Before buying anything, choose the drawer job. A drawer divider should solve one real friction point: utensils sliding together, socks unfolding, toiletries rolling, office supplies mixing, or small kitchen tools hiding under larger ones.

If a drawer has five unrelated categories, sort the categories before shopping. A divider cannot fix a drawer that is doing too many jobs. It can only make a clear job easier to maintain.

Good first-drawer candidates

The best first drawer is opened daily and contains small items that shift around. Kitchen utensil drawers, dresser sock drawers, nightstand drawers, entryway catchall drawers, bathroom vanity drawers, and desk drawers are usually better starting points than deep storage drawers you rarely open.

Drawers to wait on

Wait on drawers that hold heavy tools, tall products, loose cords, spare hardware, or seasonal items. These often need a different system first, such as a small bin, pouch, label, or fewer items.
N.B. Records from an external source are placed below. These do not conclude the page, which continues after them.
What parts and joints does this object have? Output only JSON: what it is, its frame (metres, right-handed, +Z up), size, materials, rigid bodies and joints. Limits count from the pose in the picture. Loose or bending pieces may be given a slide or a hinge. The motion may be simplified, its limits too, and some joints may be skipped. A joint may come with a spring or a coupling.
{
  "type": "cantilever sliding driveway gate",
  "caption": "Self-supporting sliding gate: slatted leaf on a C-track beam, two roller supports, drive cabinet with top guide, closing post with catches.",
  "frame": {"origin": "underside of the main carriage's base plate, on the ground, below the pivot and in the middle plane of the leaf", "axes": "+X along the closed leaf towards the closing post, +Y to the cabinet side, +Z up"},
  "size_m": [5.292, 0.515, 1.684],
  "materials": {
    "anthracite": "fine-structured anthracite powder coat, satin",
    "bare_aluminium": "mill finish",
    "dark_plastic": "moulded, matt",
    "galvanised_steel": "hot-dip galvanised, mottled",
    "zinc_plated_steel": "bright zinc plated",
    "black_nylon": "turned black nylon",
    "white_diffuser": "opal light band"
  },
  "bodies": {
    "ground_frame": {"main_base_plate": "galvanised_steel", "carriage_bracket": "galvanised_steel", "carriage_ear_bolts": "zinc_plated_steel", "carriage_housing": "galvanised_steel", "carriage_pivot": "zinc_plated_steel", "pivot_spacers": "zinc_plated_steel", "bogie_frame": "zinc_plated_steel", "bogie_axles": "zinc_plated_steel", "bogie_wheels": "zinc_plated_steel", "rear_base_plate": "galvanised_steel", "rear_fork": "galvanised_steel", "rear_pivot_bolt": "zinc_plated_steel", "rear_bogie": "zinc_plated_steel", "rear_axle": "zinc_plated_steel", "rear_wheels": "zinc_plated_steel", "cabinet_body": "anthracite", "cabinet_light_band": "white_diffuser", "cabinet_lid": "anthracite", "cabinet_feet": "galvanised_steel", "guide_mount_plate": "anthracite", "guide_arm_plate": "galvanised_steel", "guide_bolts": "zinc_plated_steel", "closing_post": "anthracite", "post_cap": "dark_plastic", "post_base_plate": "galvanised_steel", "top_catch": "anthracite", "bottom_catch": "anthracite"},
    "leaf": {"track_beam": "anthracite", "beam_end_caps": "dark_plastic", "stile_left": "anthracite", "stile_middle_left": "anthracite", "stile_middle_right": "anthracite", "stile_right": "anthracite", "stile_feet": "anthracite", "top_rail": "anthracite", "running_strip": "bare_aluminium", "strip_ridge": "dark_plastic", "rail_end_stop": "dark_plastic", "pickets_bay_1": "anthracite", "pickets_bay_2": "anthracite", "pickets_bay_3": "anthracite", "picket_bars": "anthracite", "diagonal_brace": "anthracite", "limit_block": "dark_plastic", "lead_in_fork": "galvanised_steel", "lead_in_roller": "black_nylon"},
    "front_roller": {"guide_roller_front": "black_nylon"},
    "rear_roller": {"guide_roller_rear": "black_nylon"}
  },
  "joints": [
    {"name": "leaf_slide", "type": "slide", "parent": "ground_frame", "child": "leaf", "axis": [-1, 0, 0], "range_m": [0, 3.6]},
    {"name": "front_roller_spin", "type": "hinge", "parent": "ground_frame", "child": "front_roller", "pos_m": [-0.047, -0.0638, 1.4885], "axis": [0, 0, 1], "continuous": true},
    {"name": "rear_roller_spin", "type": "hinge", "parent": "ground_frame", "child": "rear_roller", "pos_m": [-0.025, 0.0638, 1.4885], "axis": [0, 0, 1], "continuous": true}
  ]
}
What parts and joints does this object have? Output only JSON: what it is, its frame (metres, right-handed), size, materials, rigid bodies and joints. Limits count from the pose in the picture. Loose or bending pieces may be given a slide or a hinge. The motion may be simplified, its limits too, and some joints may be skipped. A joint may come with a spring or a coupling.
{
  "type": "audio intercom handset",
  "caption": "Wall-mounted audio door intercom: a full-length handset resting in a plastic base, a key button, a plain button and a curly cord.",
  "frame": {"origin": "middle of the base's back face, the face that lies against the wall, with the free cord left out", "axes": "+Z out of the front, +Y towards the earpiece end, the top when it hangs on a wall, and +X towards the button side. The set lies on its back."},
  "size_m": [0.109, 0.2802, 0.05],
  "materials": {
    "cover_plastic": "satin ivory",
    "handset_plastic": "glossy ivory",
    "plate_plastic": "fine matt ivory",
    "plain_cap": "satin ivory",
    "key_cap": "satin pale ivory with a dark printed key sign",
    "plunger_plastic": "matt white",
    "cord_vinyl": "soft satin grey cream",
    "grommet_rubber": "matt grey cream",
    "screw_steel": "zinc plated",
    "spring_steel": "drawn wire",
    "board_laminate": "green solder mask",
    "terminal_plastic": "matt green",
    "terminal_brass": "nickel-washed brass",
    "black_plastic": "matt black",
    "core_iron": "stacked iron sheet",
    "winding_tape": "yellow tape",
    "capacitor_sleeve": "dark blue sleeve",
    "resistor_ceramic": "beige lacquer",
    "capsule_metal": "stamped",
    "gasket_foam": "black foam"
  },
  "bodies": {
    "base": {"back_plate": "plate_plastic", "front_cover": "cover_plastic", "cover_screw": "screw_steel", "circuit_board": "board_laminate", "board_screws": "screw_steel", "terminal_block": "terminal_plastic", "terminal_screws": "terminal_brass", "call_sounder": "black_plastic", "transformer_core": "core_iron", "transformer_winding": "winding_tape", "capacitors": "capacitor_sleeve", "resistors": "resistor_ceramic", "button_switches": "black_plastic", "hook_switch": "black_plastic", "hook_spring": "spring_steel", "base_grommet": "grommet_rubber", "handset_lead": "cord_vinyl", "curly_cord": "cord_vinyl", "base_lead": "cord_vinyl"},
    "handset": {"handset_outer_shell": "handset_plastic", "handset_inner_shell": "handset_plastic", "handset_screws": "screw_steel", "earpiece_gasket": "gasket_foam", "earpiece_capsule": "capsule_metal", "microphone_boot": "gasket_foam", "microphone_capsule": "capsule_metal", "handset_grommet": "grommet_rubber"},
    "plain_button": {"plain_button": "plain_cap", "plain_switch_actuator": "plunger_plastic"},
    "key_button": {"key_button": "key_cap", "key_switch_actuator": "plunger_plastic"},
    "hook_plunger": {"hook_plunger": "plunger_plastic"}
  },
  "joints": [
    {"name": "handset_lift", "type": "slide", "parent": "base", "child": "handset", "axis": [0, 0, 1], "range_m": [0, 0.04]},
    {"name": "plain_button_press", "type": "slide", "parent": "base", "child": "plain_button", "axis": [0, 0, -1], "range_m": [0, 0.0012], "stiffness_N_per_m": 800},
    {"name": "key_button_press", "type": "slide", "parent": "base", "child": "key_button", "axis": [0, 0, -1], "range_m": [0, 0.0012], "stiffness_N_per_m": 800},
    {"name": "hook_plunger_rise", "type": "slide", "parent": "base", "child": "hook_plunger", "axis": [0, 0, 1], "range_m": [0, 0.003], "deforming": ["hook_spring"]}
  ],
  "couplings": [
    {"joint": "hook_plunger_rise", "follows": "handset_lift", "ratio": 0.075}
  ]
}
What to Check Before You Buy Drawer Dividers

Measure the inside width, depth, and height of the drawer. Include any curved sides, center rails, screw heads, drawer stops, or raised corners that reduce usable space. A divider that technically fits the opening may still catch when the drawer closes.
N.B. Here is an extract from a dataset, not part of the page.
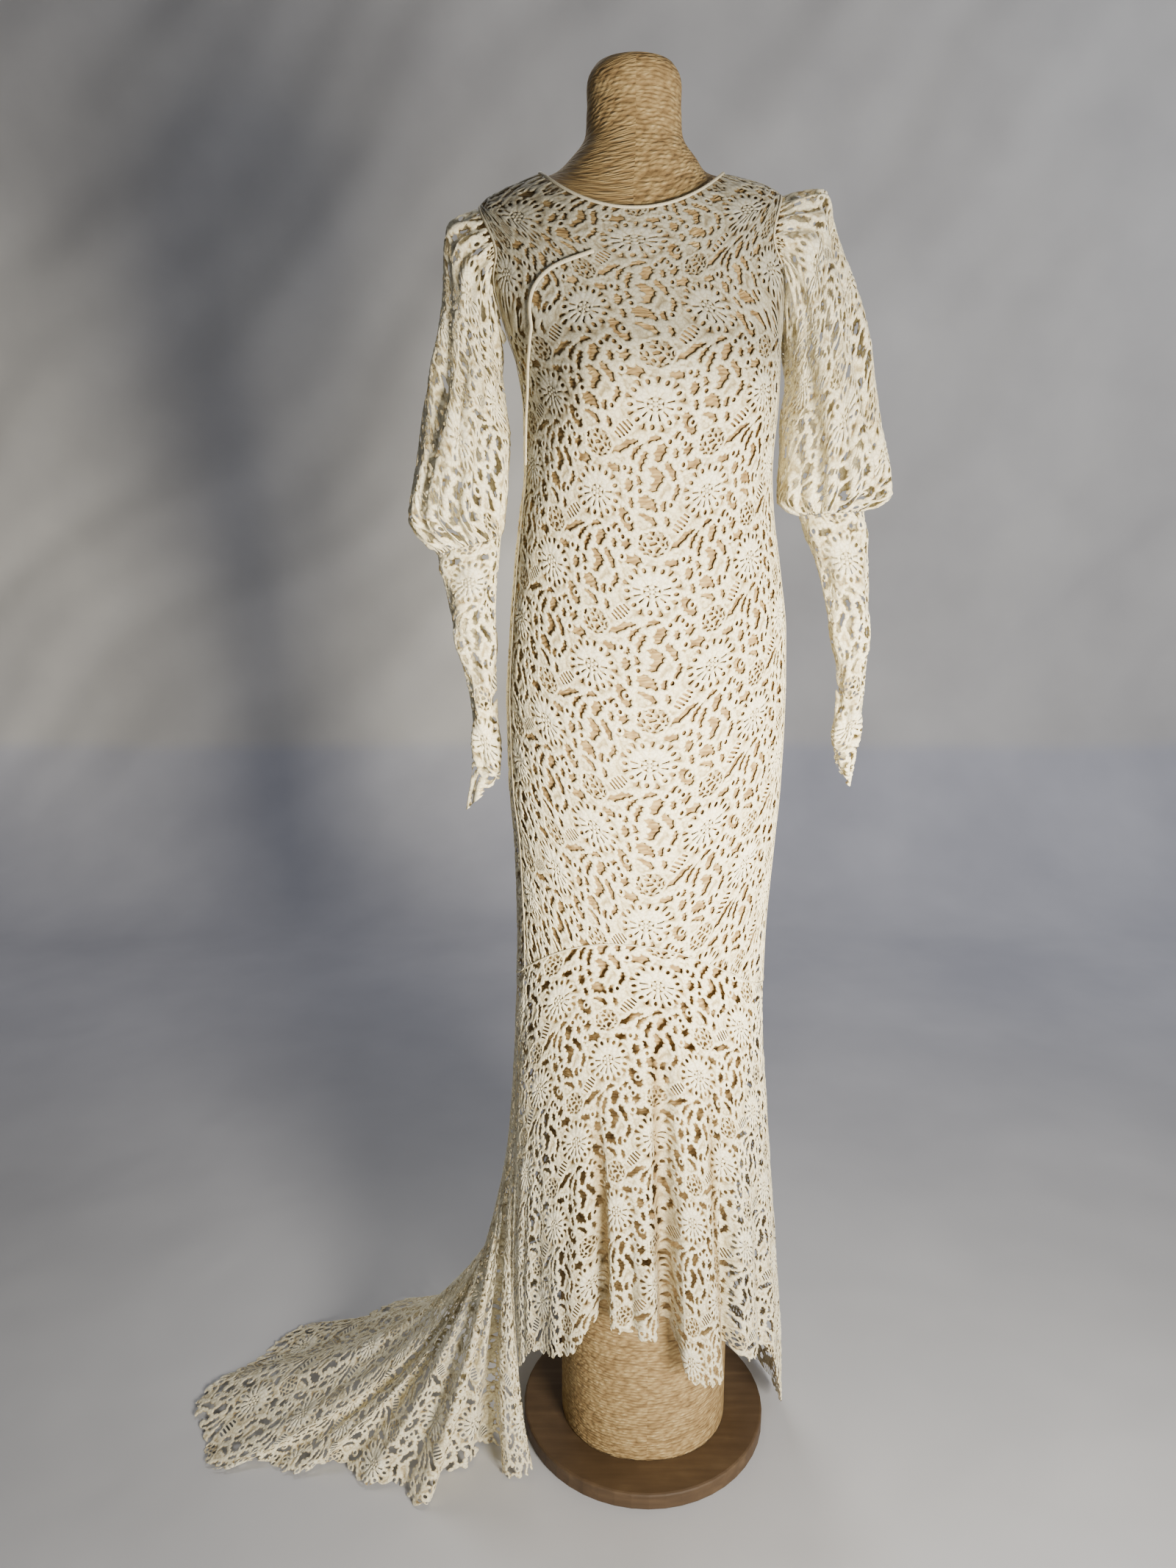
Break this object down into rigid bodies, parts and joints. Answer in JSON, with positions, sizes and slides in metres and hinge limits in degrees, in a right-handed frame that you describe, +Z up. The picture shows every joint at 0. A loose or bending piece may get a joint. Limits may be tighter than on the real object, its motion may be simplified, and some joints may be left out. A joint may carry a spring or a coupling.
{
  "type": "lace wedding dress on dress form",
  "caption": "Fitted floral lace dress with puffed shoulders, long pointed sleeves and a train, on a rope-wound limbless dress form.",
  "frame": {"origin": "centre of the round base's underside, on the floor", "axes": "+Z up, the wearer's front faces -Y, the train is swept towards -X, metres"},
  "size_m": [0.9364, 0.4452, 1.745],
  "materials": {
    "lace": "ivory floral lace, matte",
    "binding": "cream rolled tape",
    "jute": "wound jute rope, rough",
    "base_wood": "dark stained, satin"
  },
  "bodies": {
    "root": {"front_panel": "lace", "back_panel": "lace", "front_flounce": "lace", "train_side": "lace", "train_sweep": "lace", "train_tip": "lace", "train_fall": "lace", "train_back": "lace", "right_puff_front": "lace", "right_puff_back": "lace", "right_cuff_front": "lace", "right_cuff_back": "lace", "left_puff_front": "lace", "left_puff_back": "lace", "left_cuff_front": "lace", "left_cuff_back": "lace", "neck_binding": "binding", "bust_seam": "binding", "form_body": "jute", "form_base": "base_wood"}
  },
  "joints": []
}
Next, measure the items. A divider should match the tallest, longest, or most awkward item in the drawer, not the average item. If a spatula, scarf, charger, or hairbrush does not fit naturally, that section will become frustrating.

Finally, check product guidance. Some expandable dividers use spring tension, some trays need a flat drawer bottom, and some organizers are sized for specific cabinet or wardrobe systems. Manufacturer pages, including IKEA product support, can help you find assembly guides and product-specific instructions when you are matching an organizer to a known furniture system.

What to Buy First

Start with one of these simple divider types, based on the drawer problem you actually have.

For a first purchase, avoid buying a large matching set unless you have already tested one drawer. One useful divider teaches you more than a full apartment kit that does not match your real drawer sizes.

How to Choose Drawer Dividers Step by Step

  1. Empty one drawer. Work with only one drawer so the decision stays small and specific.
  2. Name the drawer job. Write down the category in plain language: daily utensils, socks, desk tools, bathroom backups, or entryway small items.
  3. Remove anything that belongs elsewhere. Dividers work better after the drawer stops holding unrelated items.
  4. Measure the drawer interior. Check width, depth, height, and the space needed for the drawer to close smoothly.
  5. Choose one divider type. Pick straight dividers for lanes, trays for many small objects, or bins for mixed categories.
  6. Keep the daily item easiest to reach. The item used most often should not sit behind a wall of occasional items.
  7. Review after one week. If the drawer is not easier to reset, move the divider or remove it.
One-week test: a drawer divider is working when you can close the drawer without rearranging it and find the daily item without searching.

Pros and Cons

Drawer dividers are useful when they support a clear routine. They become clutter when they are bought before the drawer has a clear job.

👍 Pros

They make small items visible

Dividers stop socks, tools, utensils, and accessories from sliding into one mixed layer.

They create useful limits

Each section shows when a category is full, which helps prevent quiet overbuying.

They are easy to test

Most drawer dividers can be moved, adjusted, or reused in another drawer if the first setup does not work.

👎 Cons

They can waste space

Thick dividers and trays can reduce usable drawer space if the drawer is already tight.

They cannot fix mixed storage

If the drawer holds too many unrelated categories, a divider only organizes the confusion into smaller sections.

Common Drawer Divider Mistakes to Avoid

The first mistake is shopping by drawer photo instead of drawer measurement. A tray that looks tidy online may waste a narrow apartment drawer.

The second mistake is buying too many compartments. More sections are not always calmer. If the sections are too small, items become harder to return.

The third mistake is ignoring height. A divider that stands too tall may scrape the cabinet frame or block the drawer from closing.

The fourth mistake is dividing before decluttering. Remove duplicate, broken, expired, or misplaced items first so the divider is not asked to store things the drawer should not hold.

A Simple Checklist

Frequently Asked Questions

Q1

What type of drawer divider should I buy first?

Buy the simplest divider that matches one daily drawer. For soft goods, try expandable straight dividers. For utensils or desk supplies, a shallow tray usually works better.

Q2

How often should I review a divided drawer?

Review it after the first week, then during your normal laundry, grocery, or cleaning reset. If items keep landing outside their sections, adjust the layout.

Q3

Are adjustable drawer dividers better than fixed trays?

Adjustable dividers are better when drawer sizes or item categories may change. Fixed trays are better when the drawer holds small, predictable items in the same routine every day.

Q4

Can drawer dividers waste space?

Yes. Thick walls, too many tiny compartments, and trays that do not match the drawer can waste space. Measure first and start with one drawer before buying a set.

Final Thoughts

The best drawer dividers for small apartments are the ones that solve a daily drawer problem without adding a complicated system. Start with one drawer, one job, and one flexible product. Measure carefully, keep the most-used item easy to reach, and let a normal week show whether the setup deserves to stay.

If the drawer closes smoothly and resets quickly, the divider is doing its job. If it makes the drawer feel fussy, crowded, or hard to refill, remove it and simplify the drawer before trying again.